The US Department of Defense released the beginnings of a new cybersecurity policy yesterday. The aim, as Deputy Defense Secretary William J. Lynn III said, is to deny hackers "the benefit of an attack" - to quickly neutralize the assault and identify the attacker. Identifying hackers is one of the most confounding challenges in cybersecurity.

But before the release yesterday, General James Cartwright, vice chairman of the Joint Chiefs of Staff, was already suggesting that the plan was not enough; that the US government needs to demonstrate that it will inflict a "penalty" on those who would attack.

There were other critics, too. Among them: Stewart Baker, a former National Security Agency general counsel and Congressman James Langevin, a leading voice in Washington on the issue. From the Washington Post:

Stewart A. Baker, a former National Security Agency general counsel, in a blog post likened the Pentagon’s new cyber plan to a nuclear deterrent strategy of building more fallout shelters. “This is at best a partial strategy,” he wrote. “The plan as described fails to engage on the hard issues, such as offense and attribution and, well, winning.”
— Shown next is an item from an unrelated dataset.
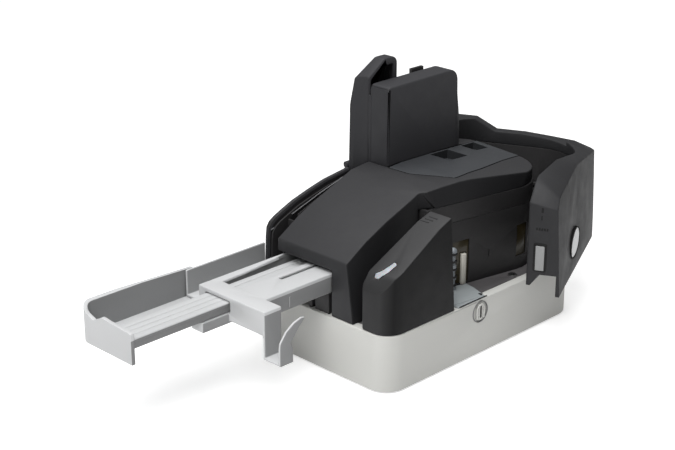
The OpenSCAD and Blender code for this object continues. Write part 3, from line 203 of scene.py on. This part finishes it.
def rubber(name, color, ribs=0.0):
    """Matt rubber with a dusty bloom, and ribs along the roller where asked."""
    material, tree, shader = new_material(name)
    bloom = noise(tree, 90.0, 5.0, 0.65)
    tree.links.new(
        ramp(tree, bloom, scaled(color, 0.8), scaled(color, 1.25)),
        shader.inputs["Base Color"],
    )
    tree.links.new(remap(tree, bloom, 0.72, 0.9), shader.inputs["Roughness"])
    shader.inputs["Specular IOR Level"].default_value = 0.25
    height = noise(tree, 1800.0, 2.0)
    if ribs:
        height = noise(tree, ribs, 1.0, 0.3, (1.0, 1.0, 0.02))
    bump(tree, shader, height, 0.0001, 0.6)
    return material


def tinted_glass(name, color, rough=0.12):
    """Dark tinted scan glass: deep colour under a clear polished face."""
    material, tree, shader = new_material(name)
    depth = noise(tree, 60.0, 2.0)
    tree.links.new(
        ramp(tree, depth, scaled(color, 0.8), scaled(color, 1.2)),
        shader.inputs["Base Color"],
    )
    smear = noise(tree, 140.0, 4.0, 0.6)
    tree.links.new(remap(tree, smear, rough, rough + 0.1), shader.inputs["Roughness"])
    shader.inputs["Coat Weight"].default_value = 0.15
    shader.inputs["Coat Roughness"].default_value = 0.08
    shader.inputs["Specular IOR Level"].default_value = 0.2
    bump(tree, shader, smear, 0.00002, 0.2)
    return material


def milky(name, color):
    """Milky light guide: soft body colour with some light let through."""
    material, tree, shader = new_material(name)
    haze = noise(tree, 160.0, 3.0)
    tree.links.new(
        ramp(tree, haze, scaled(color, 0.94), scaled(color, 1.04)),
        shader.inputs["Base Color"],
    )
    shader.inputs["Subsurface Weight"].default_value = 0.3
    shader.inputs["Subsurface Scale"].default_value = 0.002
    tree.links.new(remap(tree, haze, 0.22, 0.3), shader.inputs["Roughness"])
    bump(tree, shader, haze, 0.00002, 0.2)
    return material


def circuit(name, color):
    """Solder mask with a faint pattern of copper tracks under it."""
    material, tree, shader = new_material(name)
    place = tree.nodes.new("ShaderNodeTexCoord")
    tracks = tree.nodes.new("ShaderNodeTexBrick")
    tracks.inputs["Scale"].default_value = 120.0
    tracks.inputs["Mortar Size"].default_value = 0.03
    tracks.inputs["Color1"].default_value = color
    tracks.inputs["Color2"].default_value = scaled(color, 0.8)
    tracks.inputs["Mortar"].default_value = scaled(color, 1.9)
    tree.links.new(place.outputs["Object"], tracks.inputs["Vector"])
    tree.links.new(tracks.outputs["Color"], shader.inputs["Base Color"])
    shader.inputs["Roughness"].default_value = 0.35
    bump(tree, shader, tracks.outputs["Fac"], 0.00003, 0.4)
    return material


# Places past which the ribs of the rail and of the stacker get no painted side shade
RAIL_X, RAIL_Z = -0.03, 0.0648
BAR_X, BAR_Z = -0.0332, 0.0668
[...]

Rep. Jim Langevin (D-R.I.), co-founder of the Congressional Cybersecurity Caucus, said that the plan was a good start but that key areas were missing. “What are acceptable red lines for actions in cyberspace? . . . Does data theft or disruption rise to the level of warfare, or do we have to see a physical event, such as an attack on our power grid, before we respond militarily?”

Lynn said that the United States has not yet been hit by an act of cyber war and that there was deterrent value in remaining ambiguous about what would constitute one. But ultimately, he said, it is the president and Congress that would decide that the human or economic damage is severe enough to consider a cyber event an act of war. He said the Pentagon would take the lead only if, in the “judgment of the leadership of the country, it required a military response.”

This question of what constitutes an act of war in cyberspace - and what the appropriate response might be - is another of the many thorny cybersecurity issues Washington must work through. Indeed, it may be the most important.

While much of the rhetoric around cybersecurity is focused on the potential for a spectacular assault - plunging the East Coast into darkness, for instance - the real threat, now and for the foreseeable future, is the theft of corporate and national security secrets.

It's happening in spades - Lynn disclosed yesterday that a foreign intelligence service hacked a US defense contractor in March and stolen 24,000 computer files on a weapons system under development. How to respond? Perhaps the answer will come in the second installment of DOD's evolving plan.